Customized SAM 2 for Referring Remote Sensing Image Segmentation
Journal:
arXiv
Published Date:
Mar 10, 2025
Abstract
Referring Remote Sensing Image Segmentation (RRSIS) aims to segment target
objects in remote sensing (RS) images based on textual descriptions. Although
Segment Anything Model 2 (SAM 2) has shown remarkable performance in various
segmentation tasks, its application to RRSIS presents several challenges,
including understanding the text-described RS scenes and generating effective
prompts from text descriptions. To address these issues, we propose RS2-SAM 2,
a novel framework that adapts SAM 2 to RRSIS by aligning the adapted RS
features and textual features, providing pseudo-mask-based dense prompts, and
enforcing boundary constraints. Specifically, we first employ a union encoder
to jointly encode the visual and textual inputs, generating aligned visual and
text embeddings as well as multimodal class tokens. Then, we design a
bidirectional hierarchical fusion module to adapt SAM 2 to RS scenes and align
adapted visual features with the visually enhanced text embeddings, improving
the model's interpretation of text-described RS scenes.
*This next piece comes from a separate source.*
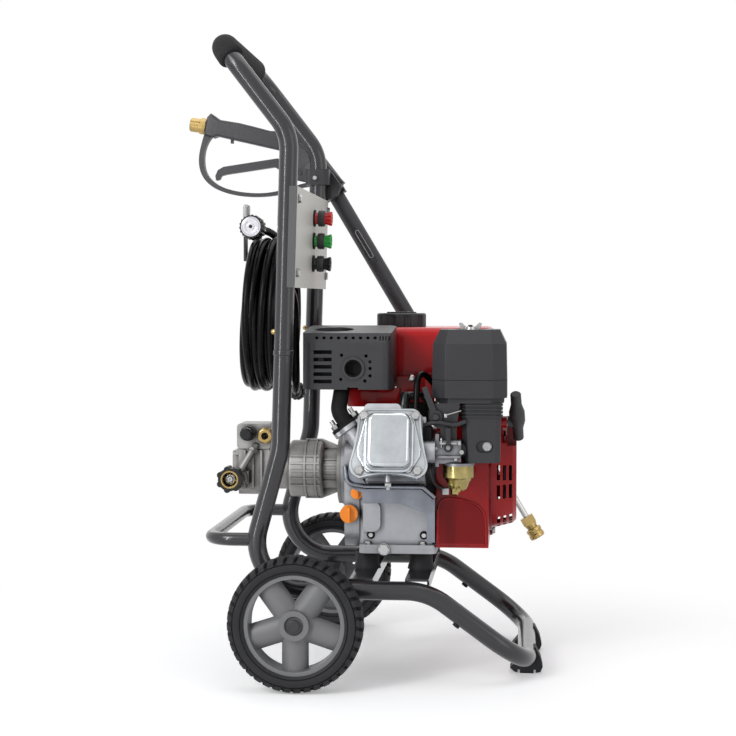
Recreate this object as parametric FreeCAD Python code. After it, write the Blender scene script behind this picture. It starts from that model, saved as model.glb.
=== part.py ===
"""Petrol pressure washer: tube frame on two wheels, gas engine, axial pump, hose and spray gun.

Frame of reference: +X to the front feet, +Y to the side that carries the spray gun, +Z up.
The origin is on the floor under the middle of the machine. Millimetres throughout.
"""
import FreeCAD, Part
import math
import os

V = FreeCAD.Vector

# ---------------------------------------------------------------- driving dimensions
CLEAR = 0.3            # gap between pieces that only lie against each other
RUN_FIT = 0.05         # radial running clearance of shafts and pins

# frame tubes
TRACK = 330.0          # between the centrelines of the two side tubes
TUBE_R = 12.7
TUBE_WALL = 1.6
BASE_TUBE_Z = 124.5    # height of the level run
JOINT_Z = 448.0        # seam between the lower frame and the handle
UPRIGHT_X = -80.5      # upright centreline at the seam
LEAN = 0.0298          # forward lean of the uprights, X per Z
KNEE_Z = 315.0         # where the uprights turn backwards
HEEL_X = -136.9        # corner behind the wheels
HEEL_BEND = 64.0
TOE_KNEE_X = 114.0     # where the level run turns down
TOE_X = 247.0          # front cross run
TOE_Z = 27.0
TOE_BEND = 62.0
SHOULDER_Z = 738.0     # where the handle turns backwards
HANDLE_X = -165.0
HANDLE_Z = 859.0
HANDLE_BEND = 46.0
SPIGOT_LENGTH = 58.0
SEAM_RING = 0.9        # swelling of the lower tube at the seam
BUTTON_RISE = 24.0     # snap button above the seam
BUTTON_R = 4.0

# rear bar
BAR_R = 9.0
BAR_WALL = 1.5
BAR_Z = 191.5
BAR_BACK_X = -184.0
BAR_BEND = 36.0

# grip on the handle
GRIP_R = 18.0
GRIP_LENGTH = 226.0

# wheels
WHEEL_R = 90.0
TYRE_WIDTH = 42.0
TYRE_DEPTH = 23.5      # rim seat to tread
RIM_R = WHEEL_R - TYRE_DEPTH
RIM_WIDTH = 36.0
HUB_R = 20.0
HUB_WIDTH = 40.0
SPOKES = 5
SPOKE_WIDTH = 36.0
SPOKE_CROWN = 11.0
LUGS = 34
LUG_DEPTH = 3.5
WHEEL_Y = 228.0
AXLE_X = -56.0
AXLE_R = 6.35

# engine rails and mounts
RAIL_PITCH = 75.5      # along the crankshaft
RAIL_X = 24.0
RAIL_WIDTH = 32.0
RAIL_THICK = 3.0
RAIL_DROP = 14.0
MOUNT_SPREAD = 162.0   # across the crankshaft
MOUNT_R = 16.0
MOUNT_HEIGHT = 24.8

# engine
PTO_X = -17.0
CRANK_Y = 15.0
CRANK_RISE = 106.0     # crankshaft above the engine base
CRANK_R = 12.5
CASE_X0 = 15.0
CASE_X1 = 119.0
CASE_FRONT_Y = -92.0
CASE_BACK_Y = 105.0
CASE_FLANGE = 12.0
BARREL_R = 62.0
HEAD_TILT = 20.0       # degrees that the cylinder rises towards the head
HEAD_X = 63.0
HEAD_Y = -178.0
HEAD_Z = 324.0
COVER_TOP_W = 84.0
COVER_LOW_W = 103.0
COVER_H = 96.0
COVER_PLATE = 4.0
COVER_EAR = 12.0       # corner round of the cover
DOME_W = 59.0
DOME_H = 75.0
DOME_DEPTH = 24.0
FINS = 6
HEAD_DEPTH = 40.0      # cylinder head, cover plate to gasket
FIN_STACK = 38.0       # finned barrel between head and crankcase
EXHAUST_EAR = 15.5     # stud from the centre of the exhaust flange
TRAY_FRONT_Y = -134.0
TRAY_SHEET = 2.0
TRAY_BEAD_R = 3.5
DIPSTICK_X = 2.0
DIPSTICK_Z = 220.0
PLUG_X = 13.0
PLUG_Z = 249.0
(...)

Additionally, a mask
prompt generator is introduced to take the visual embeddings and class tokens
as input and produce a pseudo-mask as the dense prompt of SAM 2. To further
refine segmentation, we introduce a text-guided boundary loss to optimize
segmentation boundaries by computing text-weighted gradient differences.
Experimental results on several RRSIS benchmarks demonstrate that RS2-SAM 2
achieves state-of-the-art performance.